March 21, 2026
Where: Huntley Meadows Park
When: 6:50am
Bird Species: (takes deep breath) red-bellied woodpecker, tufted titmouse, Carolina wren, mourning dove, northern cardinal, downy woodpecker, song sparrow, swamp sparrow, northern mockingbird, mallard, rusty blackbird, Canada goose, turkey vulture, red-shouldered hawk, eastern bluebird, Carolina chickadee, wood duck, hooded merganser, green-winged teal, eastern phoebe, great blue heron, tree swallow, American coot, osprey, red-headed woodpecker, great horned owl, white-throated sparrow, red-winged blackbird
Things I Thought About:
- Standing in the parking lot, I can hear a red-bellied woodpecker, Carolina wren, tufted titmouse, cardinal, mourning dove, and a robin, but I cannot see any of them. It’s still not quite sunrise.

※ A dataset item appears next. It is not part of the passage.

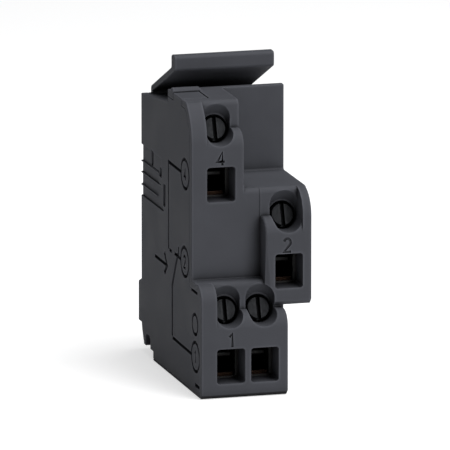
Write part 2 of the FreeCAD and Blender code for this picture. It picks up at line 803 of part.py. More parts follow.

- It rained quite a bit last night, and now drips and drops are falling off the trees all around, rattling the branches and brush piles. I lean back and look straight up for a titmouse I'm hearing, and a raindrop falls directly into my mouth and down my throat. The half a second when it was not clear if it was a raindrop or a titmouse turd was fraught.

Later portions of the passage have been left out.